- **SOURCE DATA**
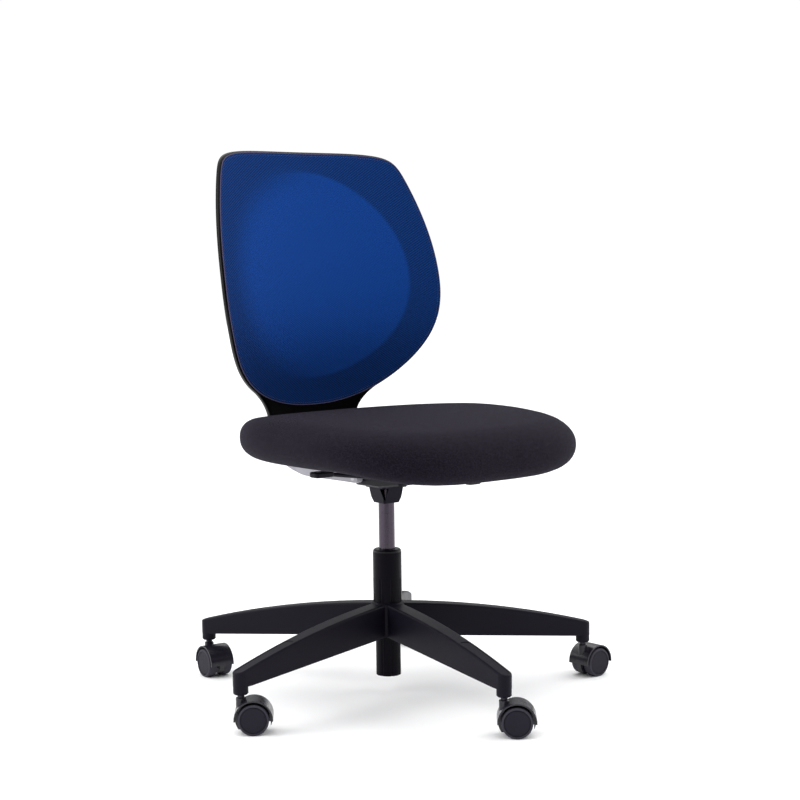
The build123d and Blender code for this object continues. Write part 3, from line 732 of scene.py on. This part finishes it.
thread = moulded("edge_thread", (0.05, 0.06, 0.16), 0.7, 2000, 0.00004, dust=0.3)
tree, given = new_tree("stitch_tree", ["Pitch", "Thickness", "Length"])
line = given["Geometry"].node("GeometryNodeMeshToCurve", {}, {0: given["Geometry"]})
spots = line.node("GeometryNodeCurveToPoints", {"mode": "LENGTH"}, {0: line, "Length": given["Pitch"]})
turned = Wire(tree, spots.socket.node.outputs["Rotation"])
ball = line.node("GeometryNodeMeshUVSphere", {}, {"Segments": 6, "Rings": 4, "Radius": 1.0})
shape = line.node("ShaderNodeCombineXYZ", {},
                  {0: given["Thickness"], 1: given["Thickness"], 2: given["Length"]})
placed = line.node("GeometryNodeInstanceOnPoints", {},
                   {"Points": spots, "Instance": ball, "Rotation": turned, "Scale": shape})
finish_tree(placed, thread)
stitch_mesh = grow("mesh_edge_stitches", edge_path("stitch_line", 0.0075, -0.0001), tree,
                   {"Pitch": 0.0042, "Thickness": 0.00035, "Length": 0.0014})
add_piece("mesh_edge_stitches", stitch_mesh, thread, "back")

# ---------------------------------------------------------------- screws
# Zinc-plated pan-head screws with a six-lobed recess: four up through the pan into the cushion's board,
# and four through the carrier into the neck. One turned head is repeated at each place.


def screw_head():
    """One head, with its seat at the origin and its axis along +Z."""
    radius, height, recess, lobes = 0.0050, 0.0030, 0.0021, 6
    turns = [2 * pi * k / 36 for k in range(36)]
    profile = [(radius * 0.96, 0), (radius, 0.0004), (radius * 0.98, height * 0.45),
               (radius * 0.86, height * 0.80), (radius * 0.66, height * 0.97), (radius * 0.52, height)]
    rings = [[(r * cos(t), r * sin(t), z) for t in turns] for r, z in profile]
    for scale, z in ((1.0, height), (0.94, height - 0.0003), (0.90, height - 0.0016)):
        rings.append([(recess * scale * (1 + 0.13 * cos(lobes * t)) * cos(t),
                       recess * scale * (1 + 0.13 * cos(lobes * t)) * sin(t), z) for t in turns])
    return merged(skin("screw_head", rings))


head = bpy.data.objects.new("screw_head_seed", screw_head())
bpy.context.scene.collection.objects.link(head)
pan_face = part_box("seat_screws")[0].z + 0.003
carrier_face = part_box("back_screws")[1].y - 0.006
under_seat = [(x, y, pan_face) for x in (-0.15, 0.15) for y in (-0.11, 0.11)]
behind_neck = [(x, carrier_face, z) for x in (-0.06, 0.06) for z in (0.460, 0.486)]
for body, tilt, places in (("seat", pi, under_seat), ("back", -pi / 2, behind_neck)):
    spots = bpy.data.meshes.new(body + "_spots")
    spots.from_pydata(places, [], [])
    tree, given = new_tree(body + "_screw_tree", ["Tilt"])
    tree.interface.new_socket("Head", in_out="INPUT", socket_type="NodeSocketObject")
    shape = Wire(tree, tree.nodes["Group Input"].outputs["Head"])
    solid = shape.node("GeometryNodeObjectInfo", {}, {"Object": shape}, "Geometry")
    lean = shape.node("ShaderNodeCombineXYZ", {}, {0: given["Tilt"]})
    placed = shape.node("GeometryNodeInstanceOnPoints", {},
                        {"Points": given["Geometry"], "Instance": solid, "Rotation": lean})
    finish_tree(placed, plain_steel)
    screw_mesh = grow(body + "_screw_heads", spots, tree, {"Tilt": tilt, "Head": head})
    screws = add_piece(body + "_screw_heads", screw_mesh, plain_steel, body)
    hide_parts(body + "_screws")
bpy.data.objects.remove(head)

- **YOUR GOAL**
Output every line above without altering anything.

- **RESPONSE**
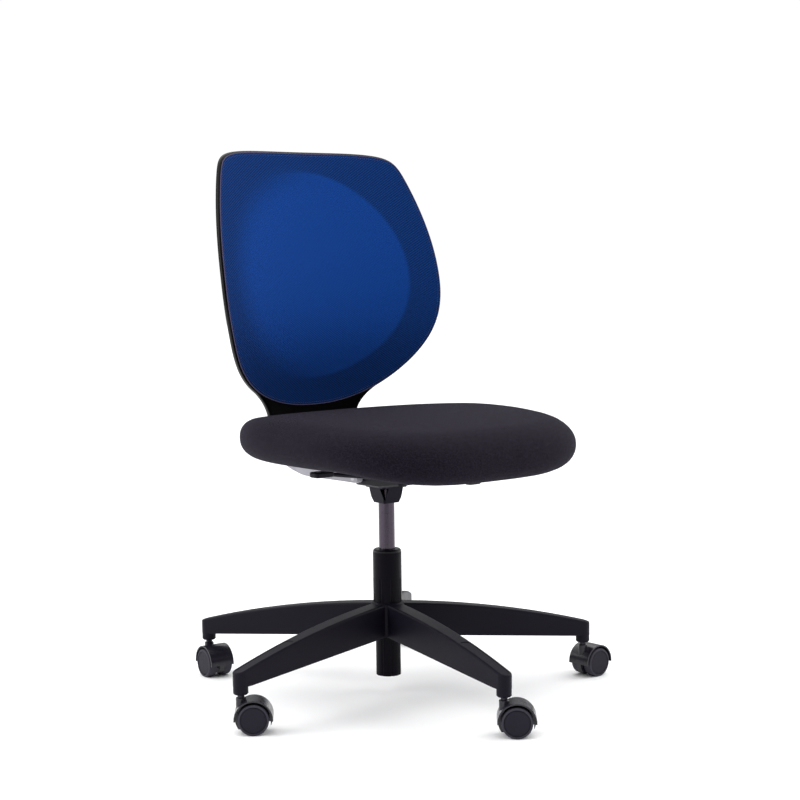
The build123d and Blender code for this object continues. Write part 3, from line 732 of scene.py on. This part finishes it.
thread = moulded("edge_thread", (0.05, 0.06, 0.16), 0.7, 2000, 0.00004, dust=0.3)
tree, given = new_tree("stitch_tree", ["Pitch", "Thickness", "Length"])
line = given["Geometry"].node("GeometryNodeMeshToCurve", {}, {0: given["Geometry"]})
spots = line.node("GeometryNodeCurveToPoints", {"mode": "LENGTH"}, {0: line, "Length": given["Pitch"]})
turned = Wire(tree, spots.socket.node.outputs["Rotation"])
ball = line.node("GeometryNodeMeshUVSphere", {}, {"Segments": 6, "Rings": 4, "Radius": 1.0})
shape = line.node("ShaderNodeCombineXYZ", {},
                  {0: given["Thickness"], 1: given["Thickness"], 2: given["Length"]})
placed = line.node("GeometryNodeInstanceOnPoints", {},
                   {"Points": spots, "Instance": ball, "Rotation": turned, "Scale": shape})
finish_tree(placed, thread)
stitch_mesh = grow("mesh_edge_stitches", edge_path("stitch_line", 0.0075, -0.0001), tree,
                   {"Pitch": 0.0042, "Thickness": 0.00035, "Length": 0.0014})
add_piece("mesh_edge_stitches", stitch_mesh, thread, "back")

# ---------------------------------------------------------------- screws
# Zinc-plated pan-head screws with a six-lobed recess: four up through the pan into the cushion's board,
# and four through the carrier into the neck. One turned head is repeated at each place.


def screw_head():
    """One head, with its seat at the origin and its axis along +Z."""
    radius, height, recess, lobes = 0.0050, 0.0030, 0.0021, 6
    turns = [2 * pi * k / 36 for k in range(36)]
    profile = [(radius * 0.96, 0), (radius, 0.0004), (radius * 0.98, height * 0.45),
               (radius * 0.86, height * 0.80), (radius * 0.66, height * 0.97), (radius * 0.52, height)]
    rings = [[(r * cos(t), r * sin(t), z) for t in turns] for r, z in profile]
    for scale, z in ((1.0, height), (0.94, height - 0.0003), (0.90, height - 0.0016)):
        rings.append([(recess * scale * (1 + 0.13 * cos(lobes * t)) * cos(t),
                       recess * scale * (1 + 0.13 * cos(lobes * t)) * sin(t), z) for t in turns])
    return merged(skin("screw_head", rings))


head = bpy.data.objects.new("screw_head_seed", screw_head())
bpy.context.scene.collection.objects.link(head)
pan_face = part_box("seat_screws")[0].z + 0.003
carrier_face = part_box("back_screws")[1].y - 0.006
under_seat = [(x, y, pan_face) for x in (-0.15, 0.15) for y in (-0.11, 0.11)]
behind_neck = [(x, carrier_face, z) for x in (-0.06, 0.06) for z in (0.460, 0.486)]
for body, tilt, places in (("seat", pi, under_seat), ("back", -pi / 2, behind_neck)):
    spots = bpy.data.meshes.new(body + "_spots")
    spots.from_pydata(places, [], [])
    tree, given = new_tree(body + "_screw_tree", ["Tilt"])
    tree.interface.new_socket("Head", in_out="INPUT", socket_type="NodeSocketObject")
    shape = Wire(tree, tree.nodes["Group Input"].outputs["Head"])
    solid = shape.node("GeometryNodeObjectInfo", {}, {"Object": shape}, "Geometry")
    lean = shape.node("ShaderNodeCombineXYZ", {}, {0: given["Tilt"]})
    placed = shape.node("GeometryNodeInstanceOnPoints", {},
                        {"Points": given["Geometry"], "Instance": solid, "Rotation": lean})
    finish_tree(placed, plain_steel)
    screw_mesh = grow(body + "_screw_heads", spots, tree, {"Tilt": tilt, "Head": head})
    screws = add_piece(body + "_screw_heads", screw_mesh, plain_steel, body)
    hide_parts(body + "_screws")
bpy.data.objects.remove(head)